▸ Data shown:

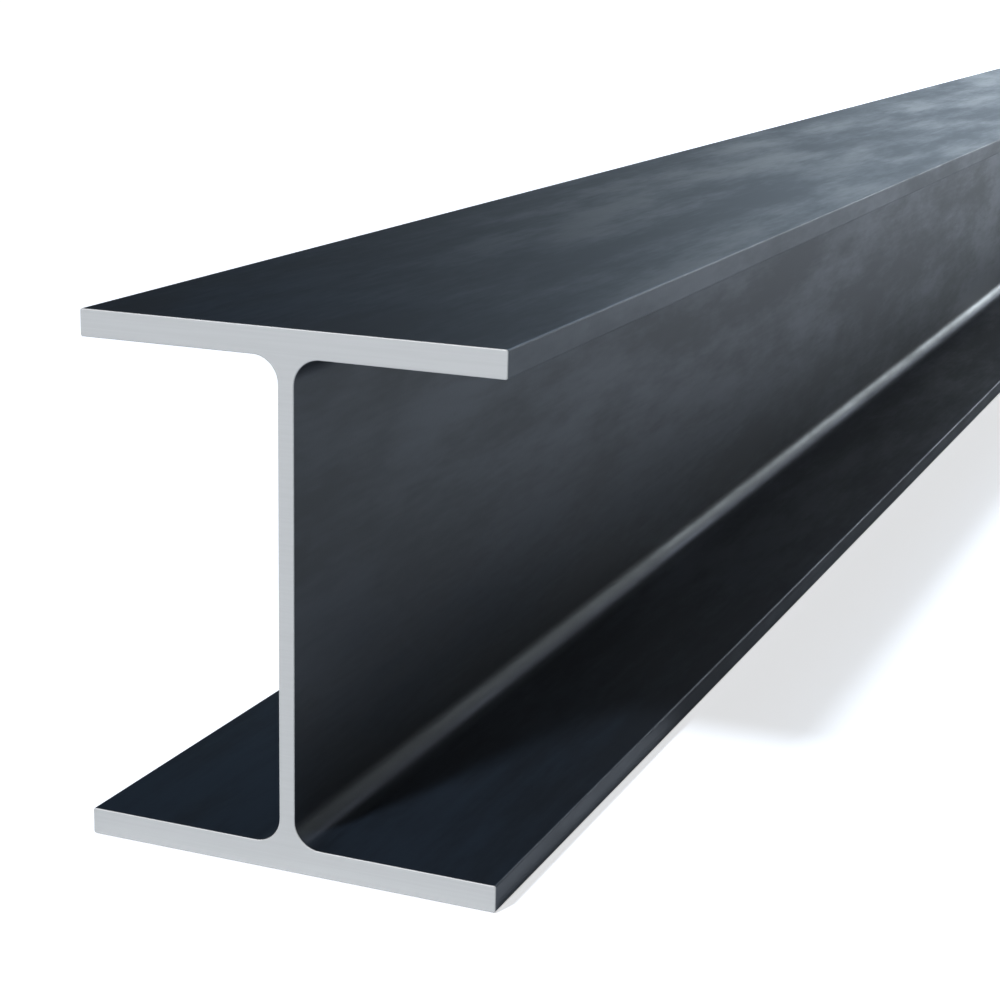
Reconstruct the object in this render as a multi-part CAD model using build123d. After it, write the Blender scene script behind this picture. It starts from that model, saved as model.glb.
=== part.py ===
from build123d import *
import os

# Hot-rolled wide-flange steel beam, sawn square at both ends: one solid piece of stock.
# It lies on its bottom flange. +X runs along it, +Y across the flanges and +Z up the web.
# The origin is half way along the beam, at the middle of the bottom flange's underside.
# All sizes are in millimetres.

# The rolled section
section_depth = 201.4
flange_width = 165.1
flange_thickness = 10.2
web_thickness = 6.2
root_radius = 10.0
toe_radius = 0.8

# The bar
beam_length = 3048.0
end_chamfer = 0.4


def distance_from_web(corner):
    """How far a corner of the section lies to the side of the web's middle."""
    return abs(corner.X)


def rolled_section():
    """The I-shaped section, centred on the origin, with its flanges along X and its web along Y."""
    clear_depth = section_depth - 2 * flange_thickness
    flange_centre = (section_depth - flange_thickness) / 2
    web = Rectangle(web_thickness, clear_depth)
    flange = Rectangle(flange_width, flange_thickness)
    sharp = web + Pos(0, flange_centre) * flange + Pos(0, -flange_centre) * flange
    roots = sharp.vertices().group_by(distance_from_web)[0]
    rooted = fillet(roots, root_radius)
    toes = rooted.vertices().group_by(distance_from_web)[-1]
    return fillet(toes, toe_radius)


def i_beam():
    """The section rolled along the beam, set on its bottom flange, with the burr taken off both sawn ends."""
    section = Plane.YZ.offset(-beam_length / 2) * rolled_section()
    bar = Pos(0, 0, section_depth / 2) * extrude(section, beam_length)
    faces_along_bar = bar.faces().sort_by(Axis.X)
    end_edges = faces_along_bar[0].edges() + faces_along_bar[-1].edges()
    return chamfer(end_edges, end_chamfer)


os.makedirs("parts", exist_ok=True)
export_step(i_beam(), "parts/i_beam.step")
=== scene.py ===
from math import cos, pi, radians, sin

import bpy
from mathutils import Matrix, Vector


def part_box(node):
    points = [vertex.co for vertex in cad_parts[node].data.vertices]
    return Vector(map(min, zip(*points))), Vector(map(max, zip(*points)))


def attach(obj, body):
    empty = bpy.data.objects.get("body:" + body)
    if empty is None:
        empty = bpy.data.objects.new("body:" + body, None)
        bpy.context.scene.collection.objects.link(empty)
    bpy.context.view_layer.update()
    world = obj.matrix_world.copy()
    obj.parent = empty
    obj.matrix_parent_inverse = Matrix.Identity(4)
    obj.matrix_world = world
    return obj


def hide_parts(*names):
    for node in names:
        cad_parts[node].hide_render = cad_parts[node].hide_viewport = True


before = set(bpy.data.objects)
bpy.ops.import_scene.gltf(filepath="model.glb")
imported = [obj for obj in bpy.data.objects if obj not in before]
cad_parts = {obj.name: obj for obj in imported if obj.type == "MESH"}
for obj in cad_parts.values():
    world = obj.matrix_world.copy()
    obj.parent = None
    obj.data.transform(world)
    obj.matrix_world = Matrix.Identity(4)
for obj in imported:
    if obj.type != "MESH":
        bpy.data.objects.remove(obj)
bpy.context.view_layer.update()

# A hot-rolled wide-flange steel beam with sawn ends. All lengths are in metres, in the row's frame:
# +X along the beam, +Y across its flanges and +Z up its web, with the origin under its middle.

# The rolled section
beam_low, beam_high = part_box("i_beam")
flange_thickness = 0.0102
web_thickness = 0.0062
root_radius = 0.0100
toe_radius = 0.0008
end_ease = 0.0004

# How finely the mesh follows it, and how firmly its flat faces keep their own shade
root_steps = 16
toe_steps = 4
ease_steps = 3
bays_along_beam = 24
flat_face_weight = 100

# The map that textures are baked on, laid out in metres before it is scaled to fit
map_bands = 2
map_gap = 0.012
end_scale = 3
ease_scale = 4

# The mill scale on the rolled faces
scale_dark = (0.0044, 0.0068, 0.0101)
scale_light = (0.0137, 0.0205, 0.0301)
scale_worn = (0.0300, 0.0380, 0.0460)
scale_ior = 1.50
scale_roughness_low = 0.34
scale_roughness_high = 0.46
cloud_size = 0.050
cloud_stretch = 4.5
cloud_detail = 5
cloud_roughness = 0.69
cloud_range = (0.37, 0.65)
cloud_shift = (31.102, -30.834, -7.151)
streak_size = 0.0022
streak_stretch = 14.0
streak_share = 0.10
grain_size = 0.0016
fine_detail = 2
fine_roughness = 0.5
noise_middle = 0.5
wear_width = 0.0012
wear_clouds = (0.25, 0.60)
wear_least = 0.4
cloud_relief = 0.00010
grain_relief = 0.00002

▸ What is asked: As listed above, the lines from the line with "bar = Pos(0, 0, section_depth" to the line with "for node in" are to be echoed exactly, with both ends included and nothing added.

▸ Solved exercise:
    bar = Pos(0, 0, section_depth / 2) * extrude(section, beam_length)
    faces_along_bar = bar.faces().sort_by(Axis.X)
    end_edges = faces_along_bar[0].edges() + faces_along_bar[-1].edges()
    return chamfer(end_edges, end_chamfer)


os.makedirs("parts", exist_ok=True)
export_step(i_beam(), "parts/i_beam.step")
=== scene.py ===
from math import cos, pi, radians, sin

import bpy
from mathutils import Matrix, Vector


def part_box(node):
    points = [vertex.co for vertex in cad_parts[node].data.vertices]
    return Vector(map(min, zip(*points))), Vector(map(max, zip(*points)))


def attach(obj, body):
    empty = bpy.data.objects.get("body:" + body)
    if empty is None:
        empty = bpy.data.objects.new("body:" + body, None)
        bpy.context.scene.collection.objects.link(empty)
    bpy.context.view_layer.update()
    world = obj.matrix_world.copy()
    obj.parent = empty
    obj.matrix_parent_inverse = Matrix.Identity(4)
    obj.matrix_world = world
    return obj


def hide_parts(*names):
    for node in names:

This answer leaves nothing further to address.